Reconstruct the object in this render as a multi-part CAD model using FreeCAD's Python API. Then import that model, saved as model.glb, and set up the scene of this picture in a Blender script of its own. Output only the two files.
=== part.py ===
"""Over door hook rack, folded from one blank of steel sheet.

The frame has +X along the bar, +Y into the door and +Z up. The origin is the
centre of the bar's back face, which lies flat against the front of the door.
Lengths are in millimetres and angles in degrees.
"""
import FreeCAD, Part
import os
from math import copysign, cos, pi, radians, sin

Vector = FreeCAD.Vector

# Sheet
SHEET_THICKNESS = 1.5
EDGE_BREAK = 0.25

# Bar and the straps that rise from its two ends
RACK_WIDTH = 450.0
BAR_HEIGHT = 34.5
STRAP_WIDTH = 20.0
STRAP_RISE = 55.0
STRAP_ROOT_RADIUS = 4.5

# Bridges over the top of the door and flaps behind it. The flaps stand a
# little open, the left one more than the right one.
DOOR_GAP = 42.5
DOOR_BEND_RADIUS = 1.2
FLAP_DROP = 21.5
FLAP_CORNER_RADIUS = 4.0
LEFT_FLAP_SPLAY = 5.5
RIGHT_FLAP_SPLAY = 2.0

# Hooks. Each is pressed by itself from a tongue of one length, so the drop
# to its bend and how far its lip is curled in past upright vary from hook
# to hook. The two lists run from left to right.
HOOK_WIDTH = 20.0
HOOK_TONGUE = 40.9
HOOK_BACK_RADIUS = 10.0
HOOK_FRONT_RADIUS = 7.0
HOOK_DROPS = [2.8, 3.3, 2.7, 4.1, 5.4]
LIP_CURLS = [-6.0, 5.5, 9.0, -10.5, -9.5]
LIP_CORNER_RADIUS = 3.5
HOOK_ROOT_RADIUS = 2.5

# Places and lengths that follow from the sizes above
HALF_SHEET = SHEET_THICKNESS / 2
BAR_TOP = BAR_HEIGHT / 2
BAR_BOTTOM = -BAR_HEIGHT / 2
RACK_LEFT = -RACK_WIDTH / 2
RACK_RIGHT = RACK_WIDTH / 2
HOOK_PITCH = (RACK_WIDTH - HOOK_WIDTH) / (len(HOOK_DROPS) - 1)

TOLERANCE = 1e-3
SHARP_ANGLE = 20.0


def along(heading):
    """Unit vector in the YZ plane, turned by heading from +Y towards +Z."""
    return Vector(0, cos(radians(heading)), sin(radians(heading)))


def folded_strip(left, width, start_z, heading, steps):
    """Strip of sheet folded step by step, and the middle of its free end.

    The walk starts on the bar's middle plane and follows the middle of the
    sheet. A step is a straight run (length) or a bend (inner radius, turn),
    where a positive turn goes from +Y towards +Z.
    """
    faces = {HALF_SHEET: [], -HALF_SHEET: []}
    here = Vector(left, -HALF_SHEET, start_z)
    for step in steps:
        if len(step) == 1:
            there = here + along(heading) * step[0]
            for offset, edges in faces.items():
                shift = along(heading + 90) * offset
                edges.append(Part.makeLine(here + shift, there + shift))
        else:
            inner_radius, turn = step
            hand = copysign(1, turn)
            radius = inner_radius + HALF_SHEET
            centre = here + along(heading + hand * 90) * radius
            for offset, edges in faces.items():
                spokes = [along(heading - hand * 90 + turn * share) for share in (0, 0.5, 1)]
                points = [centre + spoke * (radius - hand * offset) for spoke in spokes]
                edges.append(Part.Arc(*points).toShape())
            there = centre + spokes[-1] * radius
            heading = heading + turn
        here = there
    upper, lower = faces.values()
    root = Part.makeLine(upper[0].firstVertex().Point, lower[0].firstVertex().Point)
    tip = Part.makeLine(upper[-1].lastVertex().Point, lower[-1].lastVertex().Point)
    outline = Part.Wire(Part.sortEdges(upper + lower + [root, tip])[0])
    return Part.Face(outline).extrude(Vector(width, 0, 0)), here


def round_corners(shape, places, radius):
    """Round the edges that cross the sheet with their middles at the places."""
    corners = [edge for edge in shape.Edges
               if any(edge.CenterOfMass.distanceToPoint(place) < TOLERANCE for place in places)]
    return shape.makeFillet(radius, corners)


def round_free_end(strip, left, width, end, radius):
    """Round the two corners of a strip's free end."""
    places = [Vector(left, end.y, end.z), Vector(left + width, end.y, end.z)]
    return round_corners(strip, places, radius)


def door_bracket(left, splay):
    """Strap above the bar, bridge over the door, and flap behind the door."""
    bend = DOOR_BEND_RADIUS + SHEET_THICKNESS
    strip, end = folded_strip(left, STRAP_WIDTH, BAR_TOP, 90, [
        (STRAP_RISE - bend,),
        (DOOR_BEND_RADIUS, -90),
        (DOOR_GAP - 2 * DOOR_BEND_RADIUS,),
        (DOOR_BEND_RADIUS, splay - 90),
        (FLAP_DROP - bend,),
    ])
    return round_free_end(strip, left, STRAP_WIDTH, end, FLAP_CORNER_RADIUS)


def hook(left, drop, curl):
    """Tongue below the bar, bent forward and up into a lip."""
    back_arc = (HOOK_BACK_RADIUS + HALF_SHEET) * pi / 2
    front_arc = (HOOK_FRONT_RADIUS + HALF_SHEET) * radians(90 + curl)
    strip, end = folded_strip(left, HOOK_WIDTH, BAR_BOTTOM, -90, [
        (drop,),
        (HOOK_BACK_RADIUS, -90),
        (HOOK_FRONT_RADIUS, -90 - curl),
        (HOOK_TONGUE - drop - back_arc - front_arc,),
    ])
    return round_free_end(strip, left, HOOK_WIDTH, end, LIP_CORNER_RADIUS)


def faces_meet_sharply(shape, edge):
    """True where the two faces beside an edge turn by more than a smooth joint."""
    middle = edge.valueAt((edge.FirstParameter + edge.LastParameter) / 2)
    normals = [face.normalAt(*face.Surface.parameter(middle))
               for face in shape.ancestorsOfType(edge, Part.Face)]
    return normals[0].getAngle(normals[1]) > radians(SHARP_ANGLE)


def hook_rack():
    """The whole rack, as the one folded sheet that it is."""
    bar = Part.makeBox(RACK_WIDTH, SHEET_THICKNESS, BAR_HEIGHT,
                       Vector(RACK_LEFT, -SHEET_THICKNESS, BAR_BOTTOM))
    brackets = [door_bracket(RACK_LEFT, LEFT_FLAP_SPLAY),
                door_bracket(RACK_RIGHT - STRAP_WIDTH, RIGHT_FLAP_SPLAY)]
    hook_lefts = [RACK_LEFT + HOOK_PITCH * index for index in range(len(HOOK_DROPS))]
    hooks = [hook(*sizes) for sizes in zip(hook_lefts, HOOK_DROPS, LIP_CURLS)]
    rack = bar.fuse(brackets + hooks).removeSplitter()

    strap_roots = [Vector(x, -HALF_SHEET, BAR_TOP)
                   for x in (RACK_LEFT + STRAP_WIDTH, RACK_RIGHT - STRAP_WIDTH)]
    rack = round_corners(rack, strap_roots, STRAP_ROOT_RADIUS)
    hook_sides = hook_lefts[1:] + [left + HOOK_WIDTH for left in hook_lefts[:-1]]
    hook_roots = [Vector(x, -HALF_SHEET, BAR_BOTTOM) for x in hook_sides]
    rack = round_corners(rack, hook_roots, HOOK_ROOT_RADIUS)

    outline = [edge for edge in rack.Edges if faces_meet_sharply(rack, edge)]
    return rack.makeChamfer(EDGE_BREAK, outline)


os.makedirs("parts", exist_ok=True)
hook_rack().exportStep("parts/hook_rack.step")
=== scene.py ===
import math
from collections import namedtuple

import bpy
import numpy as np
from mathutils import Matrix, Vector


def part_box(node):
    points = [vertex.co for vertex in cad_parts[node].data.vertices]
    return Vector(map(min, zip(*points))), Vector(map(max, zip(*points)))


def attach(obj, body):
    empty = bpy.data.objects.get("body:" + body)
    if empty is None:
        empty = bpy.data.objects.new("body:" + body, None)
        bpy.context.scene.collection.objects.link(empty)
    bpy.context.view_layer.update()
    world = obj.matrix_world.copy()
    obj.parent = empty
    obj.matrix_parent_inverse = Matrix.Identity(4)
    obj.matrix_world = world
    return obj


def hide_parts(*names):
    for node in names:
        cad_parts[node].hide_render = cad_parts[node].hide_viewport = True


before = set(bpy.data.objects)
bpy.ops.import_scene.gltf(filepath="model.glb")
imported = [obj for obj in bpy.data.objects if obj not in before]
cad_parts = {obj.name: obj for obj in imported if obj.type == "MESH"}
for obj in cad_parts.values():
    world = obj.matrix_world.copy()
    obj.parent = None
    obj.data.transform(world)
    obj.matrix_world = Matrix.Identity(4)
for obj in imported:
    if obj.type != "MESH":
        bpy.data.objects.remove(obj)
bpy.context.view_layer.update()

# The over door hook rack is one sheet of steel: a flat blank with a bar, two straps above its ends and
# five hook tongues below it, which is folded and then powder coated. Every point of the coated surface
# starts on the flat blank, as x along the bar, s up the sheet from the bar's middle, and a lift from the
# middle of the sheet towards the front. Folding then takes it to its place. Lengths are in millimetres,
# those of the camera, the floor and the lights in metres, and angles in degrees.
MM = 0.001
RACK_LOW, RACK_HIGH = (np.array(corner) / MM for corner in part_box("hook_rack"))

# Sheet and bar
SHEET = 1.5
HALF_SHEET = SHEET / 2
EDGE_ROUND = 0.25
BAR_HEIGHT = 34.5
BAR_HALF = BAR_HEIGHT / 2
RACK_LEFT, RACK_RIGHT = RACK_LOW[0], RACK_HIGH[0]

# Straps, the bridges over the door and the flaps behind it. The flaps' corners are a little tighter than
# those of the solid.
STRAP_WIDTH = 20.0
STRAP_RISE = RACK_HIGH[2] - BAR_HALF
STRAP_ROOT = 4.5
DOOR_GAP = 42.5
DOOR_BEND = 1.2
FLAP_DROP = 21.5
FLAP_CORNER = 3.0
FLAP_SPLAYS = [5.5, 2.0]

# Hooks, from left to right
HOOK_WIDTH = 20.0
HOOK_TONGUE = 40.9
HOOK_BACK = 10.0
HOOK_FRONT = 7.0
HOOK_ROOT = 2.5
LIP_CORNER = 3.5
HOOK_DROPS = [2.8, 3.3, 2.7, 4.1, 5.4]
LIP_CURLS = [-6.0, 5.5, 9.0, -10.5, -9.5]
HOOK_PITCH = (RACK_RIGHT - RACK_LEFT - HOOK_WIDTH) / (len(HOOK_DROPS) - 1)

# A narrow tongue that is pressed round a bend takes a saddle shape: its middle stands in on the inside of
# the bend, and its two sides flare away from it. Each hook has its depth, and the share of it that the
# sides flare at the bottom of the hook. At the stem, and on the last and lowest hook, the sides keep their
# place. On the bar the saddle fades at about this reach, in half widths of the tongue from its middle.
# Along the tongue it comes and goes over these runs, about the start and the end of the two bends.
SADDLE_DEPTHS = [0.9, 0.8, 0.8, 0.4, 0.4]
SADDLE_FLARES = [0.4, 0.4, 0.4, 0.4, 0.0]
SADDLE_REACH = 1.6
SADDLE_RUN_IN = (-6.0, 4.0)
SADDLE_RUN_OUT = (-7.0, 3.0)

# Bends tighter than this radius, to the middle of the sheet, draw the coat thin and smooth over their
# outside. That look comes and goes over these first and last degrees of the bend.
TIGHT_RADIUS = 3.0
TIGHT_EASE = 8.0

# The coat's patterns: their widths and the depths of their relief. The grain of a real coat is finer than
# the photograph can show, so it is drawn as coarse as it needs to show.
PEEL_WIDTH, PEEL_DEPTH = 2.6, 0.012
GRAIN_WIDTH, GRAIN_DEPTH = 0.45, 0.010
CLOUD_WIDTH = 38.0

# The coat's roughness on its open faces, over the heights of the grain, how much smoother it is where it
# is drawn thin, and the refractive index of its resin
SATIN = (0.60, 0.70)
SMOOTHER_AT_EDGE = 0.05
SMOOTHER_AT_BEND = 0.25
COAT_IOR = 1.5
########
#### What you should do:
Write out each line exactly as it appears, from the line with "outline = [edge" up to and including the line with "bpy.context.scene.collection.objects.link(empty)".

#### Answer to the problem:
    outline = [edge for edge in rack.Edges if faces_meet_sharply(rack, edge)]
    return rack.makeChamfer(EDGE_BREAK, outline)


os.makedirs("parts", exist_ok=True)
hook_rack().exportStep("parts/hook_rack.step")
=== scene.py ===
import math
from collections import namedtuple

import bpy
import numpy as np
from mathutils import Matrix, Vector


def part_box(node):
    points = [vertex.co for vertex in cad_parts[node].data.vertices]
    return Vector(map(min, zip(*points))), Vector(map(max, zip(*points)))


def attach(obj, body):
    empty = bpy.data.objects.get("body:" + body)
    if empty is None:
        empty = bpy.data.objects.new("body:" + body, None)
        bpy.context.scene.collection.objects.link(empty)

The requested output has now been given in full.